MİT gerçekleştirdiği sınır ötesi operasyonlarla, çok sayıda PKK/KCK lider kadrosundan teröristi etkisiz hale getirdiğini ve örgüte ait kritik altyapı tesislerinin de imha edildiğini anlatan Eğilmez, “Ayrıca kazanılan operasyonel kabiliyetler çerçevesinde çok sayıda örgüt mensubunu yurt dışında ele geçirerek ülkemize getirmiştir. FETÖ ile mücadelede, örgütün gizli haberleşme yöntemlerini, mahrem yapılanmalarını, yurt dışındaki faaliyetlerini ve ülkemizi yıpratmaya yönelik kara propaganda girişimlerini deşifre etmiş, farklı ülkelerdeki 100'den fazla örgüt mensubunu Türkiye'ye getirmiştir” diye konuştu.
“Ajan ağları çökertilmiştir"
MİT’in her anlamda güçlü bir yapıya ve hareket kabiliyetine sahip olduğunu vurgulayan Eğilmez, şöyle konuştu:
“Geçtiğimiz günlerde binlerce çocuğu katleden katil İsrail yaptığı açıklamada, Türkiye dahil Filistin dışında yaşayan Hamas üyelerini hedef alacağını belirtmiştir. Türk istihbaratı, İsrail’e gerekli uyarılarını yapmış ve aksi yöndeki bir tutumun ciddi sonuçları olacağını bildirmesi üzerine İsrail konuyu kapatmak zorunda kalmıştır. MİT, istihbarata karşı koyma alanında yürüttüğü çalışmalarla ülkemizi hedef alan pek çok girişimi deşifre etmiş, ajan ağlarını çökertmiştir. Üstelik özellikle son dönemde, teknolojik ihtiyaçlarını kendi özgün imkânlarıyla karşılayacak düzeye ulaşmıştır.”

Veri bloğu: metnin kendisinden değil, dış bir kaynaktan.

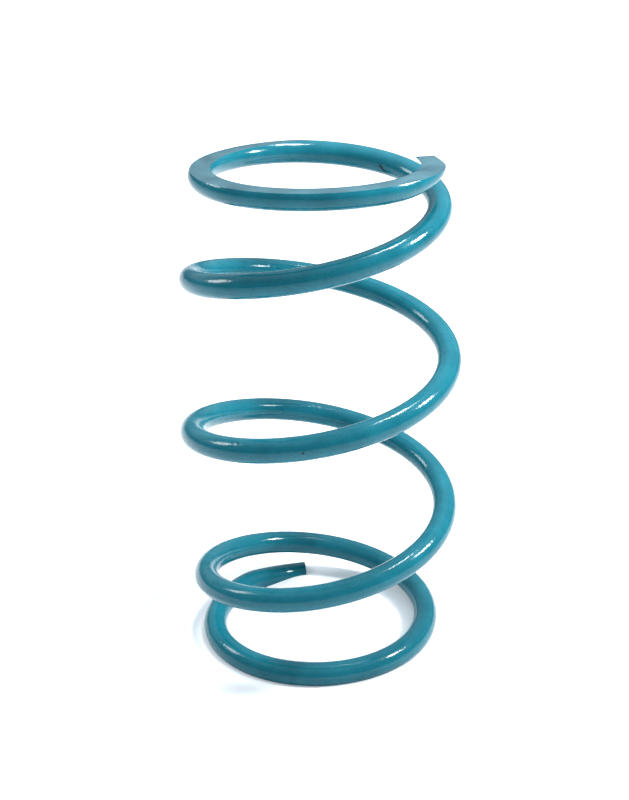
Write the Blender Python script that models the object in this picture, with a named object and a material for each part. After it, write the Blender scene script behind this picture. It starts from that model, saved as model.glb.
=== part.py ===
"""Right-hand steel coil spring with closed, ground ends and drawn-in end coils.

The spring is one formed wire.  It is built as quarter-turn stretches of that wire, cut
on vertical planes, so that the stretches can turn on each other the way the wire twists
when the spring is squeezed.  Lengths are in metres and +Z runs up the spring.  The
origin is the middle of the footprint, on the plane that the lower coil is ground to.
Places along the wire are counted in turns from the lower tip.
"""
import math

import bmesh
import bpy
import numpy as np
from mathutils import Matrix, Vector

# Wire and overall size
WIRE_DIAMETER = 0.0130
FREE_HEIGHT = 0.2707
TOTAL_TURNS = 4.754
OUT_OF_SQUARE = 0.0072          # how far the upper coil's centre stands to +X of the lower's
LOWER_TIP_ANGLE = math.radians(97.3)

# Coil radii, to the wire's centre, and the turns over which they change
LOWER_COIL_RADIUS = 0.0603
ACTIVE_COIL_RADIUS = 0.0704
UPPER_COIL_RADIUS = 0.0619
LOWER_RADIUS_TURNS = 0.666
LOWER_SPREAD_TURNS = 1.236
UPPER_RADIUS_TURNS = 0.748
UPPER_SPREAD_TURNS = 1.135

# Closed ends: turns that lie flat, and the turns over which the pitch then opens
LOWER_CLOSED_TURNS = 0.361
LOWER_LIFT_TURNS = 1.023
UPPER_CLOSED_TURNS = 0.410
UPPER_LIFT_TURNS = 0.877
COIL_TILT = 0.0025              # the open coils stand this much high on one side
COIL_TILT_ANGLE = math.radians(50.9)

# Ground ends: what grinding takes off the closed coil, and what it leaves of each tip
LOWER_GROUND_OFF = 0.0027
UPPER_GROUND_OFF = 0.0030
LOWER_TIP_THICKNESS = 0.0048
UPPER_TIP_THICKNESS = 0.0026
LOWER_TAPER_TURNS = 0.110
UPPER_TAPER_TURNS = 0.177

# The last few millimetres of wire spring out at the lower tip and in at the upper one
LOWER_TIP_FLARE = 0.0042
LOWER_FLARE_TURNS = 0.080
UPPER_TIP_CURL = 0.0054
UPPER_CURL_TURNS = 0.100

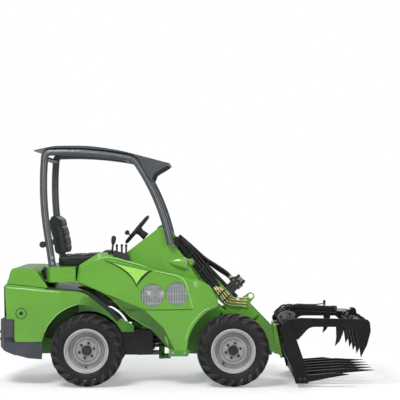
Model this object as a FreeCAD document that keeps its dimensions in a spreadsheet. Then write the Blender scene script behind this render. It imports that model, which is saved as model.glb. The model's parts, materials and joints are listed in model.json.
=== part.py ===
import FreeCAD, Part
import math
import os
import Sketcher

# Articulated mini loader with a telescopic boom and a fork grapple, boom lowered.
# All lengths are millimetres and all angles degrees.  The design frame has its
# origin on the ground under the articulation pivot: +X forward, +Y left, +Z up.
# Every sub-part is placed with `shift`, which moves the design frame so that the
# document's origin is under the middle of the whole machine.

os.makedirs("parts", exist_ok=True)
doc = FreeCAD.newDocument("mini_loader")
Vector = FreeCAD.Vector

# ---------------------------------------------------------------- sheet of sizes

SIZES = [
    # wheels and stance
    ("wheel_base", 1172), ("track", 860), ("tyre_dia", 585), ("tyre_width", 216),
    ("rim_dia", 330), ("hub_dia", 76),
    # boom linkage
    ("boom_pivot_x", 10), ("boom_pivot_z", 1239), ("boom_down_angle", 46.3),
    ("boom_reach", 1288), ("boom_pin_dia", 50),
    ("inner_half", 43), ("inner_low", 45), ("inner_high", 35), ("inner_wall", 7),
    ("slide_gap", 6), ("outer_wall", 8), ("outer_start", 60), ("outer_end", 1049),
    ("fin_thick", 12), ("fin_height", 112), ("eye_dia", 30),
    ("lift_eye_x", 877), ("lift_eye_z", -98), ("lift_foot_x", 48), ("lift_foot_z", 934),
    ("lift_barrel_dia", 66), ("lift_rod_dia", 32), ("pin_dia", 30),
    ("tilt_foot_x", 880), ("tilt_foot_z", -10), ("tilt_lug_x", 70), ("tilt_lug_z", -56),
    ("tilt_barrel_dia", 44), ("tilt_rod_dia", 24),
    # attachment
    ("tool_width", 1050), ("tool_plate", 12), ("tine_pitch", 165), ("tine_width", 30),
    ("tine_tip_x", 1735), ("tine_tip_z", 118),
    ("jaw_hinge_x", 1030), ("jaw_hinge_z", 495), ("jaw_pin_dia", 44),
    ("clamp_foot_x", 1078), ("clamp_foot_z", 601), ("clamp_eye_x", 1600),
    ("clamp_eye_z", 575), ("clamp_barrel_dia", 54), ("clamp_rod_dia", 26),
    # bodies
    ("body_half", 450), ("skin", 6), ("pod_inner", 290), ("rear_half", 420),
    ("rear_tail_x", -1360), ("arch_radius", 370), ("deck_radius", 700),
    ("platform_radius", 985), ("platform_gap", 15), ("vent_radius", 96),
    ("bevel_depth", 24), ("fender_radius", 312), ("hood_hinge_x", -1241),
    ("hood_hinge_z", 833), ("head_plate", 12), ("cheek_gap", 5), ("cheek_thick", 10),
    ("canopy_half", 391), ("canopy_tube", 60), ("canopy_top_z", 1893),
    ("steer_tilt", 50), ("steer_dia", 300), ("running_gap", 0.05), ("seat_gap", 0.3),
]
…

“Tüm ülke MİT’in yanında olmalıyız”
Terörle mücadele sadece MİT’in isimsiz kahramanlarının ya da diğer güvenlik güçlerinin görevi olmadığını vurgulayan Eğilmez, “Terörle mücadele, bu ülkede yaşayan her bireyin, her kurumun görevidir. Güvenlik güçlerimiz, cansiparane bir şekilde eli kanlı teröristlerle mücadele ederken, bizler de siyasetçilerimizle, akademisyenlerimizle, medyamızla, sivil toplum örgütlerimizle topyekûn bu mücadelenin içinde olup, teröre çanak tutanlara ve ülkemizin geleceğini karartmaya çalışanlara karşı elimizden gelen tüm çabayı sarf etmemiz gerekiyor” dedi.